La cinquième journée de Bauer avait pourtant su renouer avec l’esprit et la qualité de la saison originelle en remettant, entre autres, l’accent sur l’entité « humaine ». L’assassinat de David Palmer, réminiscence contemporaine de celui de JFK, planait tel un spectre sur l’ensemble des épisodes. Ce meurtre inaugural influait directement sur le comportement de Bauer (cf. l’exécution sommaire en clôture du season premiere) tandis que, côté cœur, Jack prenait désormais pleinement conscience de son statut « d’âme damnée », vouée à pourrir et/ou tuer tout ce qu’il touche.
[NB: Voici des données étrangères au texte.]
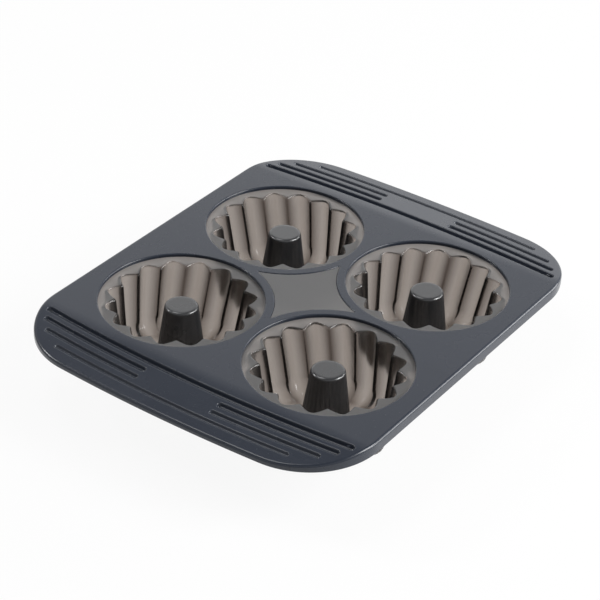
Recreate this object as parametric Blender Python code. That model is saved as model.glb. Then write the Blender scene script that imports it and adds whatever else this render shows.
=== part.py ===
"""Silicone mould for four mini kugelhopf cakes. Metres, +Z up.

The mould stands on its four cups at z = 0, centred on the Z axis, with a grip at each end of Y.
Dark silicone makes the frame and the four cores. See-through silicone makes the four fluted
cups and the star-shaped window between them. The two silicones lap over each other where they
are bonded, with CLEARANCE between the solids.
"""

from math import acos, atan2, cos, hypot, pi, radians, sin, sqrt, tan

import bmesh
import bpy
from mathutils import Matrix

# Whole mould
TOTAL_HEIGHT = 0.0380
CLEARANCE = 0.0003

# Frame: a plate with four round openings and a turned-down skirt
APERTURE_RADIUS = 0.0400
BRIDGE_X = 0.0054
BRIDGE_Y = 0.0050
SIDE_MARGIN = 0.0103
CORNER_RADIUS = 0.0390
PLATE_THICKNESS = 0.0030
LIP_THICKNESS = 0.0015
LIP_ROUND = 0.0006
SKIRT_DEPTH = 0.0062
SKIRT_WALL = 0.0030
SHOULDER_RADIUS = 0.0014
HOLLOW_CORNER = 0.0120

# Grips: the ends of the frame, which slope down and carry grooves
END_LAND = 0.0078
SLOPE_LAND = 0.0035
GRIP_SLOPE = radians(6.2)
GRIP_EDGE = 0.0032
GRIP_MARGIN = 0.0045
GRIP_MARGIN_GROWTH = 0.0010
BOW_RADIUS = 0.9000
GROOVE_COUNT = 4
GROOVE_PITCH = 0.0060
GROOVE_WIDTH = 0.0036
GROOVE_NARROWING = 0.0004
GROOVE_DEPTH = 0.0020
GROOVE_FADE = 0.0003
GROOVE_WALL_RUN = 0.0007
PANEL_HALF_WIDTH = 0.0205
PANEL_GROOVES = (1, 2)

# Cups: ring cups with a flange under the frame's lip and flutes that twist as they go down
CUP_WALL = 0.0016
FLANGE_LAP = 0.0016
FLANGE_THICKNESS = 0.0013
FLANGE_SHOWING = 0.0029
EDGE_ROUND = 0.0006
CREST_EDGE_ROUND = 0.0020
FLUTE_COUNT = 16
FLUTE_DEPTH = 0.0051
CROWN_ROUND = 0.35
FLUTE_TWIST = radians(7.0)
FLUTE_RUNOUT = 0.30
WALL_TAPER = radians(6.8)
FLOOR_FILLET = 0.0090

# Cores: hollow cones bonded in the floor of each cup by a foot
CORE_SETBACK = 0.0035
CORE_TOP_RADIUS = 0.0083
CORE_TAPER = radians(7.6)
CORE_RIM_ROUND = 0.0015
CORE_WALL = 0.0016
FOOT_LAP = 0.0018
FOOT_HEIGHT = 0.0006

# Window: a star between the four rings, held under the frame's lip like the cups
RING_LAP = 0.0018
WINDOW_TIP_RADIUS = 0.0005
WINDOW_LAP = 0.0012
WINDOW_RECESS = 0.0003

# Facets
CORNER_STEPS = 10
END_STEPS = 4
SHOULDER_STEPS = 3
APERTURE_STEPS = 48
FLANGE_STEPS = 40
CORE_STEPS = 20
ARC_STEPS = 8
TIP_STEPS = 2
EDGE_STEPS = 2
FILLET_STEPS = 3
LONG_GROOVE_STEPS = 14
SHORT_GROOVE_STEPS = 6
LIP_STEPS = 2
HOLLOW_STEPS = 3
CORE_RIM_STEPS = 2
FLUTE_SAMPLES = (-1.0, -0.50, -0.18, 0.18, 0.50)
SHARP_ANGLE = radians(35)
CUTTER_OVERRUN = 0.0002
CUTTER_REACH = 0.0020
WELD = 0.000001

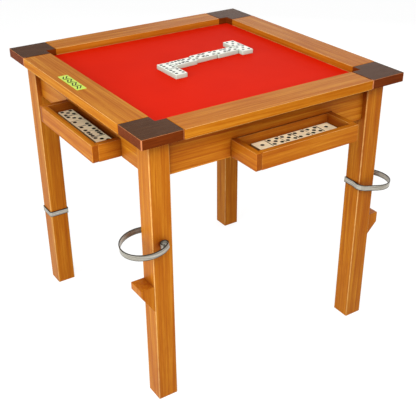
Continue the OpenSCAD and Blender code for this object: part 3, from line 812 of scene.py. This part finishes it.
class TABLE_OT_drawers(bpy.types.Operator):
    """Varnish the four drawers, each board with its own grain direction"""
    bl_idname = "table.drawers"
    bl_label = "Varnish the drawers"

    def execute(self, context):
        radius = context.scene.table_wood.edge_round
        for side in SIDES:
            along, across = side_axis(side), side_axis(side, crosswise=True)
            for part, axis in (("face", along), ("sides", across), ("back_and_stop", along)):
                ease_edges(dress(f"{side}_drawer_{part}", "Drawer wood along " + axis), radius)
            dress(side + "_drawer_bottom", "Drawer wood along " + along)
        return {"FINISHED"}


class TABLE_OT_inner_parts(bpy.types.Operator):
    """Finish the bare wood, dowels and screws under the top"""
    bl_idname = "table.inner_parts"
    bl_label = "Finish the inner parts"

    def execute(self, context):
        for side in SIDES:
            dress("drawer_guides_" + side, "Bare wood along " + side_axis(side, crosswise=True))
        for node, axis in (("board_bearers_across", "x"), ("board_bearers_along", "y"),
                           ("playing_board", "x"), ("corner_braces", "z"), ("frame_dowels", "x"),
                           ("leg_top_dowels", "z"), ("bracket_dowels", "x")):
            dress(node, "Bare wood along " + axis)
        dress("brace_screws", "Zinc plated screw")
        return {"FINISHED"}


class TABLE_OT_playing_field(bpy.types.Operator):
    """Lay the red sheet and put a plain pattern on the plate"""
    bl_idname = "table.playing_field"
    bl_label = "Finish the playing field"

    def execute(self, context):
        dress("red_playing_sheet", "Red playing sheet")
        dress("name_plate", "Yellow plate")
        low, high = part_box("name_plate")
        middle = Matrix.Translation(((low.x + high.x) / 2, (low.y + high.y) / 2, high.z))
        half_x, half_y = (high.x - low.x) / 2, (high.y - low.y) / 2
        stroke = context.scene.table_field.pattern_stroke

        def pattern(work):
            zigzag_into(work, half_x, half_y, stroke, middle)

        made = mesh_object("plate_pattern", pattern, ["Plate pattern"])
        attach(made, "table")
        return {"FINISHED"}


class TABLE_OT_tiles(bpy.types.Operator):
    """Make the domino tiles with hollow pips and a cut dividing line"""
    bl_idname = "table.tiles"
    bl_label = "Make the tiles"

    def execute(self, context):
        rightward = Vector((1, 0, 0))
        hands = {"front": ((1, 5), (5, 4), (5, 1)), "right": ((2, 3), (6, 0), (4, 2)),
                 "back": ((3, 3), (0, 1), (6, 2)), "left": ((5, 3), (2, 4), (6, 3))}
        for quarter, side in enumerate(SIDES):
            along = Matrix.Rotation(quarter * math.pi / 2, 3, "Z") @ rightward
            domino_tiles(side + "_hand_tiles", side + "_drawer_tiles", side + "_drawer", along,
                         hands[side], "Cream tile", mark=1.2)
        played = ((6, 6), (6, 5), (5, 4), (4, 5), (5, 5))
        domino_tiles("line_tiles", "played_tiles", "table", rightward,
                     played, "White tile", mark=1.15)
        return {"FINISHED"}


class TABLE_OT_steel(bpy.types.Operator):
    """Brush the glass clips and the band, and round the strip's edges"""
    bl_idname = "table.steel"
    bl_label = "Finish the steel"

    def execute(self, context):
        settings = context.scene.table_steel
        level_within = 0.001
        for node in ["glass_clip_" + corner for corner in CLIP_CORNERS] + ["leg_band_back_left"]:
            corners = [vertex.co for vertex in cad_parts[node].data.vertices]
            top, foot = max(corners, key=lambda c: c.z), min(corners, key=lambda c: c.z)
            climb = top.z - foot.z - settings.strip
            slope = climb / (top.x - foot.x) if climb > level_within else 0.0
            finish = "Spring steel of " + node
            spring_steel(finish, slope, top.z - settings.strip / 2 - slope * top.x)
            ease_edges(dress(node, finish), settings.edge_round)
        return {"FINISHED"}


# Half the floor's side, and how far it lies under the feet
FLOOR_REACH = 6.0
FLOOR_DROP = 0.0005

# The camera sees this share of the floor as a glow of this strength, which whitens it round the shadow
FLOOR_GLOW_SHARE = 0.5
FLOOR_GLOW = 1.70

WHITE = (1.0, 1.0, 1.0, 1.0)


def pale_floor(stage):
    """A floor that is near white to the camera and keeps the table's shadow."""
    tree, surface = new_material("Pale floor")
    nodes = {node.type: node for node in tree.tree.nodes}
    surface["Base Color"].default_value = (*stage.floor, 1.0)
    surface["Roughness"].default_value = 0.9
    surface["Specular IOR Level"].default_value = 0.1
    seen = tree.add("ShaderNodeLightPath").outputs
    seen_floor = tree.maths("MAXIMUM", seen["Is Camera Ray"], seen["Is Glossy Ray"])
    share = tree.maths("MULTIPLY", seen_floor, FLOOR_GLOW_SHARE)
    glow = tree.add("ShaderNodeEmission", {"Color": WHITE, "Strength": FLOOR_GLOW})
    mixed = tree.add("ShaderNodeMixShader", {0: share, 1: nodes["BSDF_PRINCIPLED"].outputs[0],
                                             2: glow.outputs[0]})
    tree.link(mixed.outputs[0], nodes["OUTPUT_MATERIAL"].inputs["Surface"])

    def sheet(work):
        verts = [work.verts.new((x * FLOOR_REACH, y * FLOOR_REACH, -FLOOR_DROP))
                 for x, y in ((-1, -1), (1, -1), (1, 1), (-1, 1))]
        work.faces.new(verts)

    mesh_object("floor", sheet, ["Pale floor"])


def soft_studio(stage):
    """White behind the table, and an even light from all round it."""
    world = bpy.data.worlds.new("Soft studio")
    bpy.context.scene.world = world
    world.use_nodes = True
    world.node_tree.nodes.clear()
    tree = Tree(world.node_tree)
    seen = tree.add("ShaderNodeLightPath").outputs
    shown = tree.maths("MAXIMUM", seen["Is Camera Ray"], seen["Is Glossy Ray"])
    shown = tree.maths("MAXIMUM", shown, seen["Is Transmission Ray"])
    strength = tree.spread(shown, 0.0, 1.0, stage.sky, 1.0)
    background = tree.add("ShaderNodeBackground", {"Color": WHITE, "Strength": strength})
    tree.add("ShaderNodeOutputWorld", {"Surface": background.outputs[0]})


def lamp(name, place, aim_height, size, power):
    """A square soft lamp that faces a point over the middle of the floor."""
    light = bpy.data.lights.new(name, "AREA")
    light.shape = "SQUARE"
    light.size = size
    light.energy = power
    made = bpy.data.objects.new(name, light)
    made.location = place
    view = Vector((0, 0, aim_height)) - Vector(place)
    made.rotation_euler = view.to_track_quat("-Z", "Y").to_euler()
    bpy.context.scene.collection.objects.link(made)
    return light


def stand_camera(stage):
    """The camera that sees the table as the photograph does."""
    data = bpy.data.cameras.new("Camera")
    data.sensor_width = 36.0
    data.lens = stage.focal
    camera = bpy.data.objects.new("Camera", data)
    camera.matrix_world = (Matrix.Translation(stage.camera_place)
                           @ Matrix.Rotation(-stage.camera_yaw, 4, "Z")
                           @ Matrix.Rotation(math.pi / 2 - stage.camera_pitch, 4, "X")
                           @ Matrix.Rotation(stage.camera_roll, 4, "Z"))
    bpy.context.scene.collection.objects.link(camera)
    bpy.context.scene.camera = camera


class TABLE_OT_stage(bpy.types.Operator):
    """Set the floor, the soft light and the camera"""
    bl_idname = "table.stage"
    bl_label = "Set the stage"

    def execute(self, context):
        stage = context.scene.table_stage
        pale_floor(stage)
        soft_studio(stage)
        key = lamp("Key lamp", stage.key_place, aim_height=0.45, size=1.8, power=stage.key)
        key.color = stage.key_tint
        lamp("Fill lamp", stage.fill_place, aim_height=0.5, size=2.0, power=stage.fill)
        lamp("Back lamp", stage.back_place, aim_height=0.4, size=1.8, power=stage.back)
        stand_camera(stage)
        context.scene.view_settings.view_transform = "Standard"
        return {"FINISHED"}


STEPS = (TABLE_OT_finishes, TABLE_OT_frame_wood, TABLE_OT_corner_blocks, TABLE_OT_drawers,
         TABLE_OT_inner_parts, TABLE_OT_playing_field, TABLE_OT_tiles, TABLE_OT_steel, TABLE_OT_stage)
GROUPS = {"table_wood": WoodSettings, "table_blocks": BlockSettings, "table_field": FieldSettings,
          "table_tiles": TileSettings, "table_steel": SteelSettings, "table_stage": StageSettings}


class TABLE_PT_panel(bpy.types.Panel):
    """Sizes and colours of the domino table, and the steps that dress it"""
    bl_idname = "TABLE_PT_panel"
    bl_label = "Domino table"
    bl_space_type = "VIEW_3D"
    bl_region_type = "UI"
    bl_category = "Domino table"

    def draw(self, context):
        for name, group in GROUPS.items():
            column = self.layout.column(align=True)
            settings = getattr(context.scene, name)
            for key in group.__annotations__:
                column.prop(settings, key)
        for step in STEPS:
            self.layout.operator(step.bl_idname)


def register():
    for group in GROUPS.values():
        bpy.utils.register_class(group)
    for name, group in GROUPS.items():
        setattr(bpy.types.Scene, name, PointerProperty(type=group))
    for step in STEPS:
        bpy.utils.register_class(step)
    bpy.utils.register_class(TABLE_PT_panel)


def unregister():
    bpy.utils.unregister_class(TABLE_PT_panel)
    for step in reversed(STEPS):
        bpy.utils.unregister_class(step)
    for name in GROUPS:
        delattr(bpy.types.Scene, name)
    for group in GROUPS.values():
        bpy.utils.unregister_class(group)


def main():
    register()
    for step in STEPS:
        area, name = step.bl_idname.split(".")
        getattr(getattr(bpy.ops, area), name)()
    bpy.context.view_layer.update()


if __name__ == "__main__":
    main()
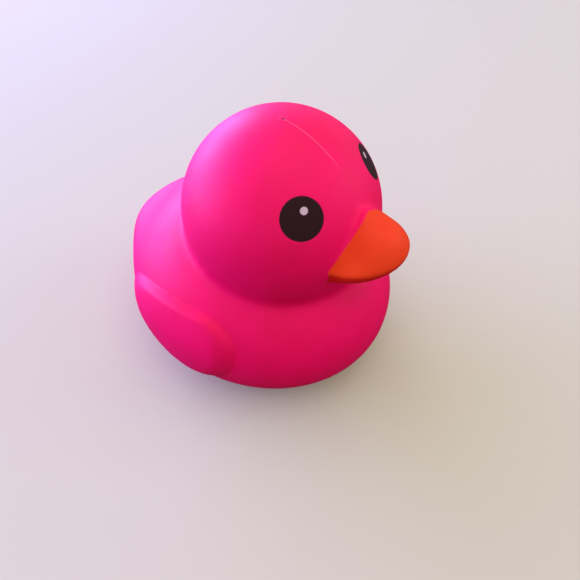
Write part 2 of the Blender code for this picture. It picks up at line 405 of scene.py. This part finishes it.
# %% Distance to the paint's edge
PAINT_TOP_RISE = 25.5
PAINT_FLANK_TURN = 18.8
PAINT_FLANK_RISE = 13.6
PAINT_CHEEK_TURN = 26.4
PAINT_CHEEK_RISE = 5.2
PAINT_UNDER_RISE = -4.0
PAINT_CORNER_RISE = -4.0
PAINT_HALF_WIDTH = 0.0173


def mask_cut(a, b, c):
    """A plane through three points, with its normal towards the beak's tip."""
    normal = (b - a).cross(c - a).normalized()
    tip = BEAK_MIDDLE + Vector((BEAK_REACH, 0, 0))
    return a, normal if normal.dot(tip - a) > 0 else -normal


top = place_on_head(0, PAINT_TOP_RISE)
under = place_on_head(0, PAINT_UNDER_RISE)
corner = place_on_head(PAINT_CHEEK_TURN, PAINT_CORNER_RISE)
cuts = [mask_cut(under, corner, corner + Vector((0, 1, 0)))]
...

Teri était morte à cause de lui et, à présent, la même épée de Damoclès risquait à tout moment de s’abattre sur la nouvelle femme de sa vie : Audrey Raines.

 


Pour la sixième journée, à raison (au début) mais à tort (par la suite), les auteurs de 24 ont donc cru bon de jouer à fond la carte du jeu des sept familles version « roulette russe » (qui mourra, qui restera ?). Un Palmer, Wayne (D.B. Woodside), frère de, en chasse donc un autre dans le Bureau Ovale et la soeurette, Sandra (Regina King), n’est jamais bien loin tandis qu’un Bauer peut lui aussi en cacher beaucoup d’autres : Phillip le père (James Cromwell), Graem le frère (Paul McCrane), Marilyn la belle-sœur (Rena Sofer) et Josh le neveu (Evan Ellingson). Il ne manquerait plus que le chien et le canari pour que la famille soit au grand complet (ouf, on a échappé à Kim cette année !). Le problème ne vient pas tant de cette grande réunion familiale que de la façon dont les scénaristes ont décidé de l’exploiter.

 

Dans un grand déballage foutraque, les auteurs abusent en effet des gimmicks pourtant déjà usés jusqu’à la corde les saisons passées mais sans faire preuve cette fois-ci du moindre renouvellement. Tortures, traîtrises, attentats, disparitions puis réapparitions de personnes supposées mortes ou dans un piteux état sont censés apporter leur lot de mini-cliffs dramatiques mais ils aboutissent in fine à l’effet inverse : le sentiment d’assister à la énième représentation d’une même pièce de théâtre sombrant dans le granguignolesque. Même refrain concernant la dimension politique du show. Une nouvelle fois très ambigu (amener l’ancien n°1 du terrorisme sur le devant de la scène des négociations) et bien en phase avec l’actualité (une relecture des prisons de Guantánamo : justifiées ou répréhensibles ?), cet aspect de la série va à son tour rapidement sombrer dans la pantalonnade d’anti-chambre.

 


Quant au clou du spectacle, il est définitivement atteint lorsque, huit épisodes avant le 24ème coup de gong, l’intrigue principale se voit résolue. Et alors que, au cours des années passées, les scénaristes étaient parvenus à maintenir l’illusion d’une certaine forme d’homogénéité jusqu’à la toute dernière minute, cette fois-ci, faute de mieux, ils ressortent dans l’urgence de leur chapeau magique un personnage supposé disparu afin de rallier la ligne d’arrivée tant bien que mal.

 

C’en est trop ! La coupe est pleine ! 24 heures chrono n’est plus que l’ombre d’elle-même. Si les cinq premières saisons étaient les plus longues de la vie de Jack Bauer et, paradoxalement, les plus palpitantes et courtes de celle du téléspectateur, cette sixième année inverse la tendance et même les fans les plus fervents auront bien du mal à tenir jusqu’au bout devant tant de fadeur. Ce n’est d’ailleurs pas un hasard si, outre-atlantique, la série a enregistré ses audiences les plus faibles depuis ses débuts en 2001 en plus de se retrouver pointée du doigt pour son recours récurrent à la violence et la torture (cf. news). Dire que les auteurs sont désormais attendus de pied ferme pour la saison 7 est un doux euphémisme tant la pente à (re)monter pour rallier les cimes de la qualité s’annonce raide…

 

24 heures chrono saison 6 : Tous les jeudis soir à 20h50 sur Canal + à partir du 22 novembre 2007.